**What the task asks:**
Render every entry verbatim.

(Stored dataset items)
---

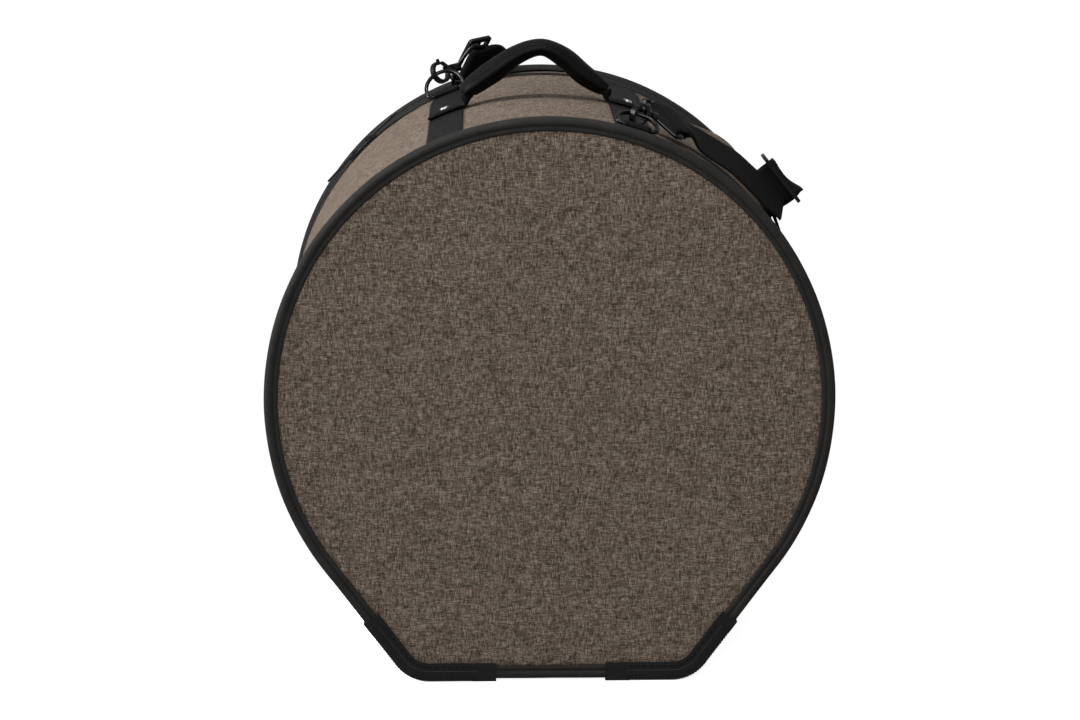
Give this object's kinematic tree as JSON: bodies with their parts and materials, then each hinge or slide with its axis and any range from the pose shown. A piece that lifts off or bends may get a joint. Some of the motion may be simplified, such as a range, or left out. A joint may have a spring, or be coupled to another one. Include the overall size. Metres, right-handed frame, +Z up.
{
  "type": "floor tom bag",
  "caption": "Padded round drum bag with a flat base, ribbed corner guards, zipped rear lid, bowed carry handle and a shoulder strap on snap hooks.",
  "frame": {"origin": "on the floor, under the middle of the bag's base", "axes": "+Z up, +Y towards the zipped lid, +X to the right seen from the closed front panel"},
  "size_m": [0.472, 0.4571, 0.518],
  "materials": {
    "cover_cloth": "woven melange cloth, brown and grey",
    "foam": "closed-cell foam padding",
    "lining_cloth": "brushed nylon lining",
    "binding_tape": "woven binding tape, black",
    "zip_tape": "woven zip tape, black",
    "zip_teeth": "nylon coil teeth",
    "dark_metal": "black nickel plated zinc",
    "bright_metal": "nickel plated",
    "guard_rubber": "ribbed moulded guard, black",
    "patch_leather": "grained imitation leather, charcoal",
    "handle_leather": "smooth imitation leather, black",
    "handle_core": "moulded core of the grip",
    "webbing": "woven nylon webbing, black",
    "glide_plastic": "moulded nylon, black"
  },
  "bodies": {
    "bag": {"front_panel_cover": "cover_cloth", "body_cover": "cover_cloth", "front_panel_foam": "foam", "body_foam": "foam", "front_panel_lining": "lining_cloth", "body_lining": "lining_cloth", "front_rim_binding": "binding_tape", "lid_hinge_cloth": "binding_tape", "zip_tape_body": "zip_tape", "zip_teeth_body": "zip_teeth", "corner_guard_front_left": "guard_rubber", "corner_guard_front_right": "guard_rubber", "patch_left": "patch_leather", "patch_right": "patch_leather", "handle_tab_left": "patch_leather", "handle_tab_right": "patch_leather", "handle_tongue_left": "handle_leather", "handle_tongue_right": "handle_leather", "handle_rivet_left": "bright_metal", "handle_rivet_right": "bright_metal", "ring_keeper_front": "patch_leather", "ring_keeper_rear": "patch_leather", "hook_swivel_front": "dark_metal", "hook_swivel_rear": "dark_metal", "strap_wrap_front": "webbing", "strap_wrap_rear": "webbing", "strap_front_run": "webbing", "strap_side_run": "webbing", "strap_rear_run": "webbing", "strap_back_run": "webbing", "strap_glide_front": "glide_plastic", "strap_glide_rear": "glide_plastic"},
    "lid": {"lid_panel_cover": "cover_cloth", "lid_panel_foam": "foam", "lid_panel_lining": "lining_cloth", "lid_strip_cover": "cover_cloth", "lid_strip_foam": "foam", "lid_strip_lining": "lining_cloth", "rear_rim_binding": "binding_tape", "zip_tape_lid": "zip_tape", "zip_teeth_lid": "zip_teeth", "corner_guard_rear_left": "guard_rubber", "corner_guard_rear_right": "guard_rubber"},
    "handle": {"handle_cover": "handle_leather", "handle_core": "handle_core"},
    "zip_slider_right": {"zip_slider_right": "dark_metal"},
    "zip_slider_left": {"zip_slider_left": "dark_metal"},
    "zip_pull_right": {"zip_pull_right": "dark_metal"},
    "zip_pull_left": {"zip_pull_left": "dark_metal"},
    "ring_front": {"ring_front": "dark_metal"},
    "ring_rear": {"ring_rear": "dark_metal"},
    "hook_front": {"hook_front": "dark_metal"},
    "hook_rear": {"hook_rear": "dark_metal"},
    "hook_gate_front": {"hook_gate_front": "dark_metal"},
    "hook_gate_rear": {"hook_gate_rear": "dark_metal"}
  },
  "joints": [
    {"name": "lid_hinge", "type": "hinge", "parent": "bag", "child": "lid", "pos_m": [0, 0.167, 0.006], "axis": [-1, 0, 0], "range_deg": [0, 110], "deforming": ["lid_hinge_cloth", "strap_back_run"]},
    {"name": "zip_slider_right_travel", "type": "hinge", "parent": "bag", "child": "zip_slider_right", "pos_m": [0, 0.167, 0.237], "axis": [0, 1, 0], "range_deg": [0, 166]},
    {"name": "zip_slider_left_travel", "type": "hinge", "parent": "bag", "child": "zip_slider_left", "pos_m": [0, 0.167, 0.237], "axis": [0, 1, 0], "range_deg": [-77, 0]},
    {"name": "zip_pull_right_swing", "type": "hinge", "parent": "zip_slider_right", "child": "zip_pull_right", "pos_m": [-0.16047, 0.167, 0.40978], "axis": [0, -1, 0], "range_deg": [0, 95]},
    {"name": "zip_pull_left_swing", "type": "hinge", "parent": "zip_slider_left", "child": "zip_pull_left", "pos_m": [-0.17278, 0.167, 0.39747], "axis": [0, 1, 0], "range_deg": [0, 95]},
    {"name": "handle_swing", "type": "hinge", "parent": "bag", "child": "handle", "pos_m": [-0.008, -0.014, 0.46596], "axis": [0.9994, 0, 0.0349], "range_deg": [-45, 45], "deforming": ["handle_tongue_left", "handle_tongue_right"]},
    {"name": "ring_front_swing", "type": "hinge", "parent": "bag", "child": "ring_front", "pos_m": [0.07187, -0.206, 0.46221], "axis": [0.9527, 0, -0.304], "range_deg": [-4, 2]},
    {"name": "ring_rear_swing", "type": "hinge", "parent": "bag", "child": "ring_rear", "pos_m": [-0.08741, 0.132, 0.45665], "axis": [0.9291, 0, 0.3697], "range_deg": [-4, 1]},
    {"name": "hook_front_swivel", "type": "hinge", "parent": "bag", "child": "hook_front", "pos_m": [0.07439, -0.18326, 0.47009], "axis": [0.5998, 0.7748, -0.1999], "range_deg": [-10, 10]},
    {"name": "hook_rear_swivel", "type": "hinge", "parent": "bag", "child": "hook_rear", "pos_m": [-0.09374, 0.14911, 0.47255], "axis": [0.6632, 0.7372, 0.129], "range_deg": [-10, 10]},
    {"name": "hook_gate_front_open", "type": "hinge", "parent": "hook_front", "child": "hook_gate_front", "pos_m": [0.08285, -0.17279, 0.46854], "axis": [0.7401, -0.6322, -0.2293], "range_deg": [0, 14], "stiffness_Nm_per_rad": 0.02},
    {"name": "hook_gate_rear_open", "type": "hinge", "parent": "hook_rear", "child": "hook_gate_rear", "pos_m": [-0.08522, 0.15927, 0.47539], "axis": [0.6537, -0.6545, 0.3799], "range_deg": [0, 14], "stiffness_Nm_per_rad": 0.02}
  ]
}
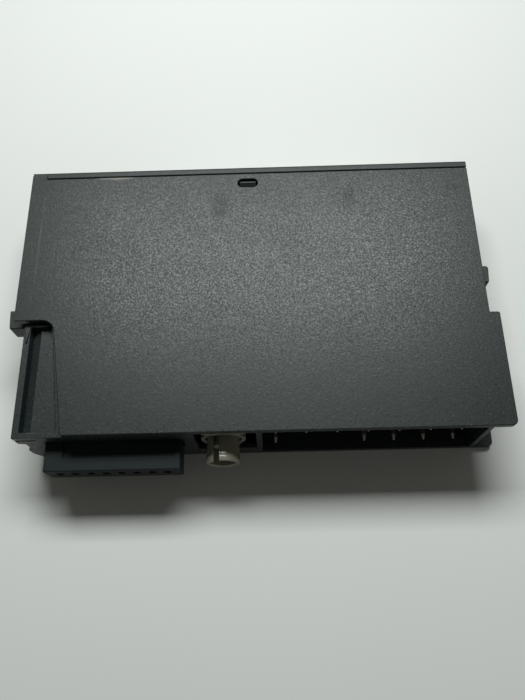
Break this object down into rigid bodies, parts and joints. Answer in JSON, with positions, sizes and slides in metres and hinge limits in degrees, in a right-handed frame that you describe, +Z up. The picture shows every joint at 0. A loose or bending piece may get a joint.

---

**Correct response:**
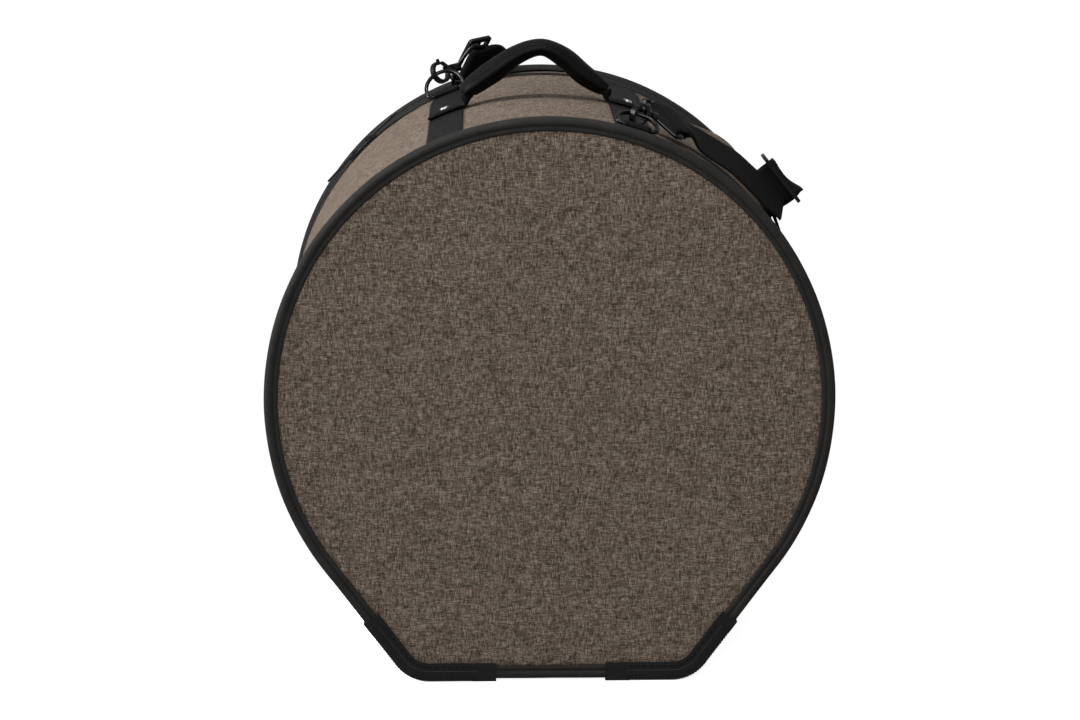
Give this object's kinematic tree as JSON: bodies with their parts and materials, then each hinge or slide with its axis and any range from the pose shown. A piece that lifts off or bends may get a joint. Some of the motion may be simplified, such as a range, or left out. A joint may have a spring, or be coupled to another one. Include the overall size. Metres, right-handed frame, +Z up.
{
  "type": "floor tom bag",
  "caption": "Padded round drum bag with a flat base, ribbed corner guards, zipped rear lid, bowed carry handle and a shoulder strap on snap hooks.",
  "frame": {"origin": "on the floor, under the middle of the bag's base", "axes": "+Z up, +Y towards the zipped lid, +X to the right seen from the closed front panel"},
  "size_m": [0.472, 0.4571, 0.518],
  "materials": {
    "cover_cloth": "woven melange cloth, brown and grey",
    "foam": "closed-cell foam padding",
    "lining_cloth": "brushed nylon lining",
    "binding_tape": "woven binding tape, black",
    "zip_tape": "woven zip tape, black",
    "zip_teeth": "nylon coil teeth",
    "dark_metal": "black nickel plated zinc",
    "bright_metal": "nickel plated",
    "guard_rubber": "ribbed moulded guard, black",
    "patch_leather": "grained imitation leather, charcoal",
    "handle_leather": "smooth imitation leather, black",
    "handle_core": "moulded core of the grip",
    "webbing": "woven nylon webbing, black",
    "glide_plastic": "moulded nylon, black"
  },
  "bodies": {
    "bag": {"front_panel_cover": "cover_cloth", "body_cover": "cover_cloth", "front_panel_foam": "foam", "body_foam": "foam", "front_panel_lining": "lining_cloth", "body_lining": "lining_cloth", "front_rim_binding": "binding_tape", "lid_hinge_cloth": "binding_tape", "zip_tape_body": "zip_tape", "zip_teeth_body": "zip_teeth", "corner_guard_front_left": "guard_rubber", "corner_guard_front_right": "guard_rubber", "patch_left": "patch_leather", "patch_right": "patch_leather", "handle_tab_left": "patch_leather", "handle_tab_right": "patch_leather", "handle_tongue_left": "handle_leather", "handle_tongue_right": "handle_leather", "handle_rivet_left": "bright_metal", "handle_rivet_right": "bright_metal", "ring_keeper_front": "patch_leather", "ring_keeper_rear": "patch_leather", "hook_swivel_front": "dark_metal", "hook_swivel_rear": "dark_metal", "strap_wrap_front": "webbing", "strap_wrap_rear": "webbing", "strap_front_run": "webbing", "strap_side_run": "webbing", "strap_rear_run": "webbing", "strap_back_run": "webbing", "strap_glide_front": "glide_plastic", "strap_glide_rear": "glide_plastic"},
    "lid": {"lid_panel_cover": "cover_cloth", "lid_panel_foam": "foam", "lid_panel_lining": "lining_cloth", "lid_strip_cover": "cover_cloth", "lid_strip_foam": "foam", "lid_strip_lining": "lining_cloth", "rear_rim_binding": "binding_tape", "zip_tape_lid": "zip_tape", "zip_teeth_lid": "zip_teeth", "corner_guard_rear_left": "guard_rubber", "corner_guard_rear_right": "guard_rubber"},
    "handle": {"handle_cover": "handle_leather", "handle_core": "handle_core"},
    "zip_slider_right": {"zip_slider_right": "dark_metal"},
    "zip_slider_left": {"zip_slider_left": "dark_metal"},
    "zip_pull_right": {"zip_pull_right": "dark_metal"},
    "zip_pull_left": {"zip_pull_left": "dark_metal"},
    "ring_front": {"ring_front": "dark_metal"},
    "ring_rear": {"ring_rear": "dark_metal"},
    "hook_front": {"hook_front": "dark_metal"},
    "hook_rear": {"hook_rear": "dark_metal"},
    "hook_gate_front": {"hook_gate_front": "dark_metal"},
    "hook_gate_rear": {"hook_gate_rear": "dark_metal"}
  },
  "joints": [
    {"name": "lid_hinge", "type": "hinge", "parent": "bag", "child": "lid", "pos_m": [0, 0.167, 0.006], "axis": [-1, 0, 0], "range_deg": [0, 110], "deforming": ["lid_hinge_cloth", "strap_back_run"]},
    {"name": "zip_slider_right_travel", "type": "hinge", "parent": "bag", "child": "zip_slider_right", "pos_m": [0, 0.167, 0.237], "axis": [0, 1, 0], "range_deg": [0, 166]},
    {"name": "zip_slider_left_travel", "type": "hinge", "parent": "bag", "child": "zip_slider_left", "pos_m": [0, 0.167, 0.237], "axis": [0, 1, 0], "range_deg": [-77, 0]},
    {"name": "zip_pull_right_swing", "type": "hinge", "parent": "zip_slider_right", "child": "zip_pull_right", "pos_m": [-0.16047, 0.167, 0.40978], "axis": [0, -1, 0], "range_deg": [0, 95]},
    {"name": "zip_pull_left_swing", "type": "hinge", "parent": "zip_slider_left", "child": "zip_pull_left", "pos_m": [-0.17278, 0.167, 0.39747], "axis": [0, 1, 0], "range_deg": [0, 95]},
    {"name": "handle_swing", "type": "hinge", "parent": "bag", "child": "handle", "pos_m": [-0.008, -0.014, 0.46596], "axis": [0.9994, 0, 0.0349], "range_deg": [-45, 45], "deforming": ["handle_tongue_left", "handle_tongue_right"]},
    {"name": "ring_front_swing", "type": "hinge", "parent": "bag", "child": "ring_front", "pos_m": [0.07187, -0.206, 0.46221], "axis": [0.9527, 0, -0.304], "range_deg": [-4, 2]},
    {"name": "ring_rear_swing", "type": "hinge", "parent": "bag", "child": "ring_rear", "pos_m": [-0.08741, 0.132, 0.45665], "axis": [0.9291, 0, 0.3697], "range_deg": [-4, 1]},
    {"name": "hook_front_swivel", "type": "hinge", "parent": "bag", "child": "hook_front", "pos_m": [0.07439, -0.18326, 0.47009], "axis": [0.5998, 0.7748, -0.1999], "range_deg": [-10, 10]},
    {"name": "hook_rear_swivel", "type": "hinge", "parent": "bag", "child": "hook_rear", "pos_m": [-0.09374, 0.14911, 0.47255], "axis": [0.6632, 0.7372, 0.129], "range_deg": [-10, 10]},
    {"name": "hook_gate_front_open", "type": "hinge", "parent": "hook_front", "child": "hook_gate_front", "pos_m": [0.08285, -0.17279, 0.46854], "axis": [0.7401, -0.6322, -0.2293], "range_deg": [0, 14], "stiffness_Nm_per_rad": 0.02},
    {"name": "hook_gate_rear_open", "type": "hinge", "parent": "hook_rear", "child": "hook_gate_rear", "pos_m": [-0.08522, 0.15927, 0.47539], "axis": [0.6537, -0.6545, 0.3799], "range_deg": [0, 14], "stiffness_Nm_per_rad": 0.02}
  ]
}
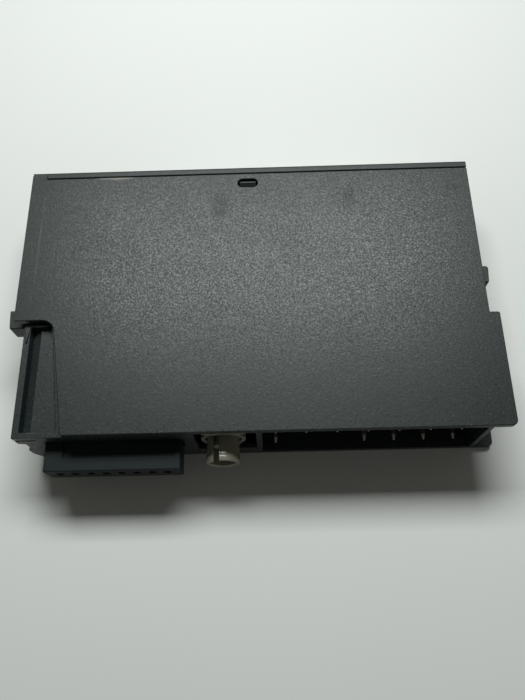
Break this object down into rigid bodies, parts and joints. Answer in JSON, with positions, sizes and slides in metres and hinge limits in degrees, in a right-handed frame that you describe, +Z up. The picture shows every joint at 0. A loose or bending piece may get a joint.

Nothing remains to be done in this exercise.